By Subhabrata Das     Apr 30, 2009 in Technology
A Spanish scientist has reportedly developed an amazing wheelchair, which could be controlled by the power of thought. This wheelchair could change the life for those who are even unable to use a conventional joystick.
Dr Javier Minguez, a scientist at the University of Zaragoza in Spain, has reportedly developed the chair which could be moved by thought commands. The chair has a display screen placed in front of the user. A laser system is mounted on the front of the wheelchair which produces a 3D map of the area around it by scanning the surroundings. The chair displays the 3D map at the screen.
The user could simply steer the chair toward the desired direction by concentrating thoughts on the part of area displayed at the screen. A skullcap containing electrodes detect the brain activity of the user and locates the desired destination.
Dr Minguez said it took only 45 minutes for the volunteers to learn how to use the chair perfectly. Now he is engaged in constructing the commercial version of the chair which would be easier to use.
Dr Minguez said: “The purpose of this work was to demonstrate the usability of the wheelchair. All the subjects successfully solved all the navigation tasks and learned how to deal with the device in a similar way.”
Honda last month introduced a “mind reading” helmet which is capable to control the movements of a robot. They have also used a similar helmet which is capable to operate a telephone or a robotic hand.
The latest wheelchair uses its map displayed on the screen and the sensors to steer itself around any obstacles in the way. The image is updated constantly on the chair’s computer screen and the sensors fitted on the wheel keep a track on its position in the area as it moves around.

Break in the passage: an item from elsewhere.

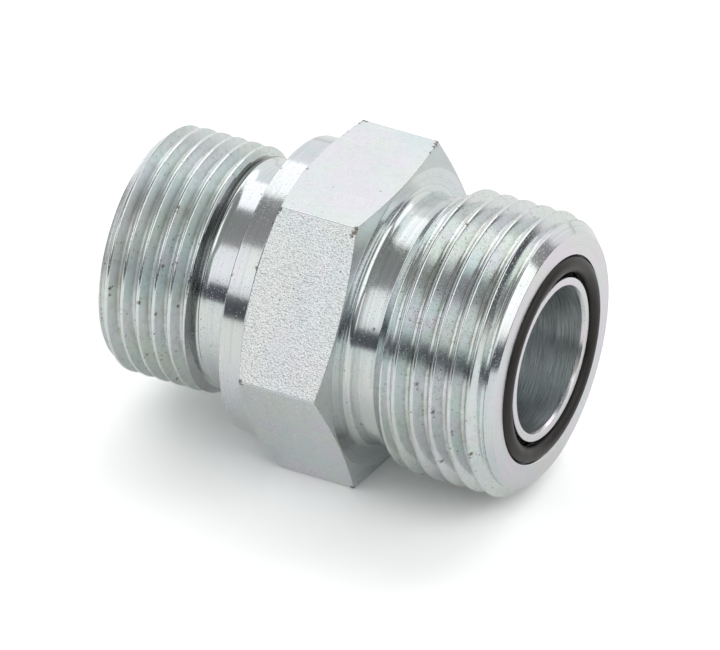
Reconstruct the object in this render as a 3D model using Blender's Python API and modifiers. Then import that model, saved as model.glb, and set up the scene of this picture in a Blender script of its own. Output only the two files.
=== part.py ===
"""Straight hydraulic adapter with a face seal end, a hexagon and a parallel pipe thread stud.

The steel body is turned from hexagon bar and its two threads are cut as true helices.
A rubber ring lies in the groove of the sealing face. Lengths are in metres. The bore runs
along X with the sealing face toward +X, and the origin is on the bore, midway along the body.
"""

import math
from typing import NamedTuple

import bmesh
import bpy

MM = 0.001
INCH = 0.0254

# Lengths along the bore
face_end_length = 17.1 * MM
grip_length = 13.0 * MM
stud_length = 15.9 * MM

# Hexagon, its washer face and the sealing collar
across_flats = 32.0 * MM
washer_face_diameter = 31.6 * MM
front_chamfer_angle = math.radians(15)
back_chamfer_angle = math.radians(22)
collar_diameter = 31.8 * MM
collar_width = 2.65 * MM

# Bore
bore_diameter = 15.5 * MM
face_bore_chamfer = 0.15 * MM
stud_bore_chamfer = 0.5 * MM

# Lip round the bore, ring groove and sealing ring
lip_width = 1.0 * MM
groove_width = 2.35 * MM
groove_depth = 1.35 * MM
ring_section = 1.78 * MM
ring_clearance = 0.2 * MM

# Threads over their crests, and how far in from its end face each one's groove starts
face_thread_diameter = 30.1 * MM
face_first_groove = 0.56 * MM
stud_thread_diameter = 26.35 * MM
stud_first_groove = 1.03 * MM

# Chamfers from the crests to the end faces
face_end_chamfer = 1.7 * MM
stud_end_chamfer = 1.175 * MM

# Reliefs behind the threads, with depths below the crests
face_relief_depth = 1.75 * MM
face_relief_width = 3.5 * MM
face_relief_fillet = 0.8 * MM
stud_relief_depth = 1.175 * MM
stud_relief_width = 4.5 * MM
stud_relief_fillet = 0.7 * MM

# Slope of the end chamfers and of the run-outs into the reliefs, from the axis
chamfer_angle = math.radians(45)

# Facets round the axis, and in each fillet and ring section
ROUND_STEPS = 48
FILLET_STEPS = 3
RING_SECTION_STEPS = 10

# How far cutting solids stand clear of the metal, and how near corners count as one
cutter_margin = 1.0 * MM
weld_distance = 0.003 * MM


class Thread(NamedTuple):
    """A thread's form, and the groove's distance in from the end face at the foot of the part."""

    major_diameter: float
    pitch: float
    flank_angle: float
    depth_in_pitches: float
    crest_in_pitches: float
    first_groove: float

    @property
    def depth(self):
        return self.depth_in_pitches * self.pitch

    @property
    def groove_width(self):
        return (1 - self.crest_in_pitches) * self.pitch

    @property
    def major_radius(self):
        return self.major_diameter / 2


# Unified thread of twelve turns an inch, with 60 degree flanks
face_thread = Thread(
    face_thread_diameter, INCH / 12, math.radians(30), 0.6134, 1 / 8, face_first_groove
)

# Parallel pipe thread of fourteen turns an inch, with 55 degree flanks
stud_thread = Thread(
    stud_thread_diameter, INCH / 14, math.radians(27.5), 0.6403, 1 / 6, stud_first_groove
)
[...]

As the user concentrates his thoughts at a destination on the screen the brainwave changes slightly for a millisecond which is picked up by the electrodes fitted in the skullcap and the chair immediately starts moving.
A study, due to be presented at the International Robotics and Automation Conference later this month, tested the chair on five volunteers who were able to guide the chair around a laboratory by using thoughts.
Although it is not the first chair which could be controlled by thoughts, but it is the first one which allows the user to plan a route and avoid collision in real time.
The chair is still in its initial stage and has its limitations. It is reported that after using the wheelchair for two hours the wet gel used to fix the electrodes to the owner’s head begins to dry up. Now researchers have to find a new way of fixing the electrodes to the head in the commercial version.